Please provide evidence for this ludicrous, armchair economics claim, which is unsupported by your above screed. Specifically, cite a reputable source demonstrating that there is any necessary connection between the stock market and workers' economic wellbeing.



There's a bigger issue here though, what's going on isn't capitalism. It's corporatism

This statement is just as ridiculously stupid as everything else you have said. First of all, as noted in the title, you clearly do not know what capitalism is. Keep in mind that capitalism is an economic system in which the means of production are privately owned; it relies on commodity production for profits. (To be sure, the US and all other wealthy nations, including state capitalist China, are capitalist.) Additionally, corporatism refers to the control of a state or organization by large interest groups. Since, in capitalism, the bulk of society's wealth and resources are owned by a select few (instead of being collectively and democratically controlled directly by the populace, as they are in socialism), this necessitates the existence of a ruling class that wields near-total power over political, governmental, and legal institutions.

Accordingly, your distinction between capitalism and corporatism is evidently a fallacious splitting of hairs (trivial objection). Rather than being wholly unrelated phenomena, corporatism is actually a concrete element of capitalist societies; they are indeed fundamentally indistinct.



If you think the government having an over 50% share of government is capitalist, I don't know what to tell you.

Clearly, you do not know anything factual about this topic. Why, then, did you even bother to utter all this nonsense about it?



Lastly,it's interesting to me that Bezos and other multinationals are all big democrats here in the U.S.

This is only interesting to you because, like any typical political ignoramus, you are unaware that the Democrats are no less a faction of the capitalist ruling class than the Republicans. Both parties are pro-capitalist and serve the interests of our rulers.



Democrats are the ones trying to lower the wealth gap right?

Where did you hear this? It is this sort of deception that, unfortunately, garners the party support from workers.



I want . . . the poor to get richer, the middle class to get richer.

This cannot feasibly happen to any sustainable extent in societies with ruling classes that control the vast majority of society's wealth and resources. You are woefully naive if you think rulers seek anything but to secure as much power for themselves as possible.



Communism around the world in every place it has been implemented has sunk everyone.

As I recently explained to Hajduk, another dimwitted right-winger:
Like most people, you are politically uneducated and do not know what either socialism or communism are. Keep in mind that socialism is an economic system in which the means of production are collectively owned and democratically controlled directly by the people. Communism, on the other hand, refers to societies that are classless, stateless, socialist, and moneyless. While Western media refer to certain troubled countries (like the ones you listed) as "socialist"/"communist," these usages of those terms are misnomers. To be sure, no countries have been either socialist or communist; on the contrary, all have been class states running on a money economy whose means of production are either privately owned, or else controlled by an elite bureaucratic class.

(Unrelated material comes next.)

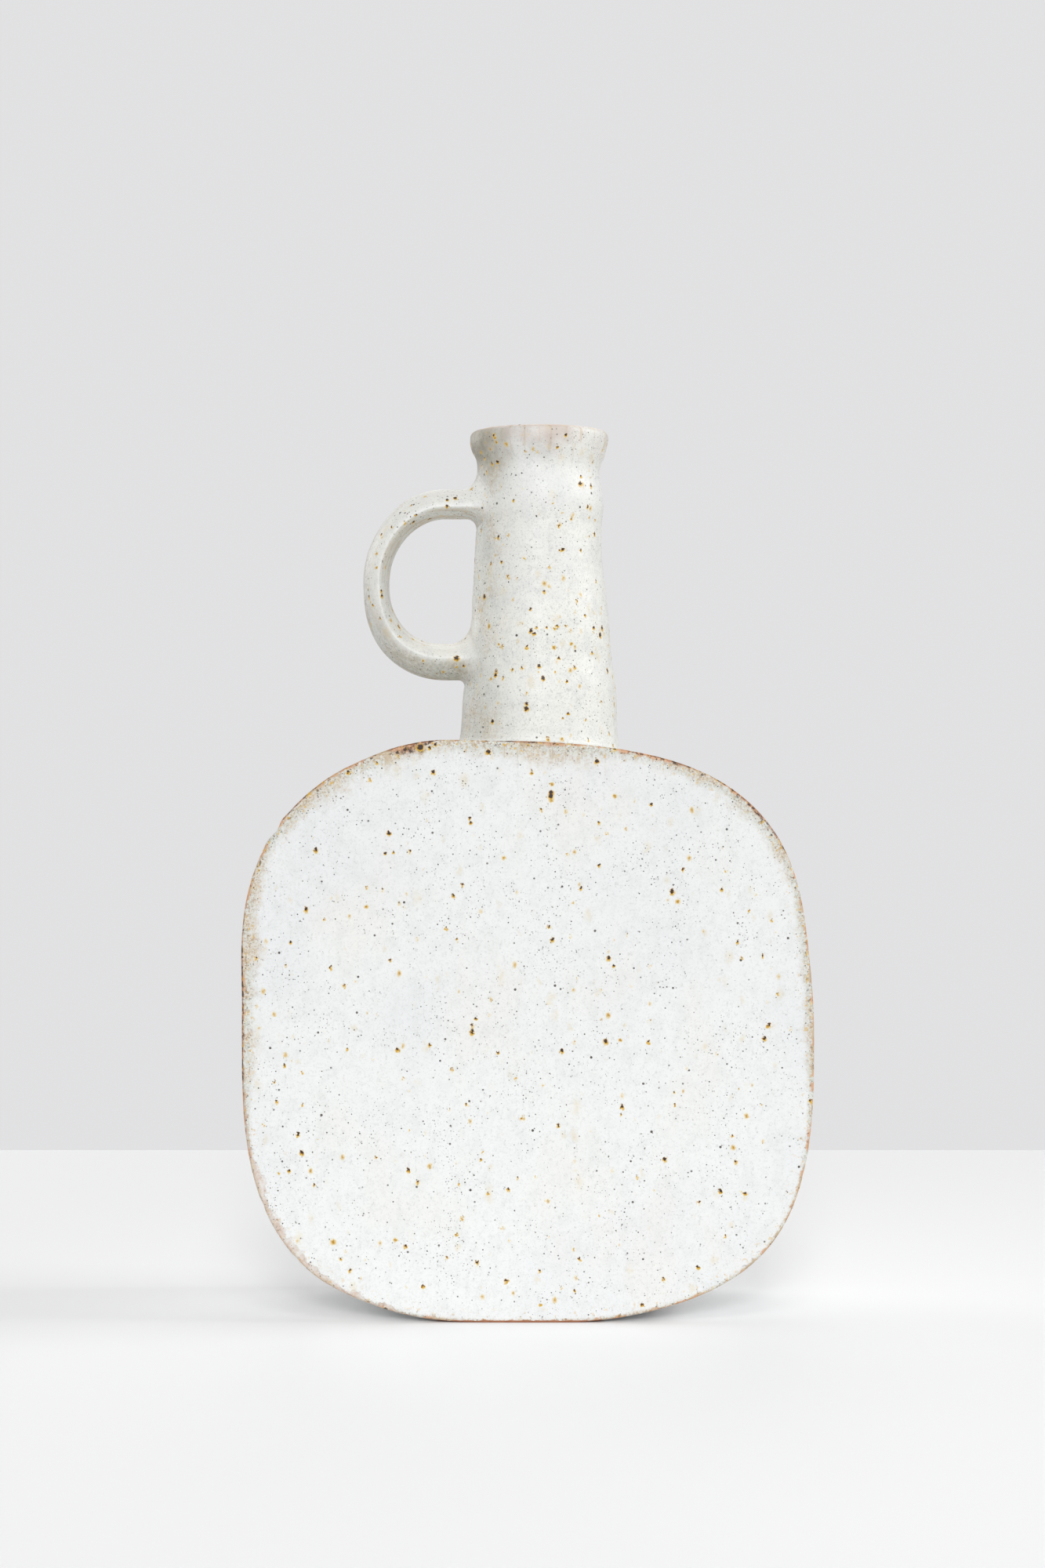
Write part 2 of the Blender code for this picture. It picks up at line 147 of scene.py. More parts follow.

Even if we grant that these so-called "communist" countries have been good-faith attempts at instituting communism (which, incidentally, is a dubious presumption), their failures are attributable to specific, concrete geopolitical factors rather than "communism" in the abstract, namely the overarching, global capitalist system. Obviously, individual communist societies cannot survive long in the face of intense competition against the dominant capitalist powers, which has taken the form of election coups, economic sanctions, military suppression, and the like.

As Karl Marx, Vladimir Lenin, Leon Trotsky, and other great anticapitalist thinkers have brilliantly argued, in order for a communist revolution to be successful it must be grounded on the international organization and mobilization of the working class against their capitalist rulers. Nothing short of this can sustain such a revolution for any appreciable period of time.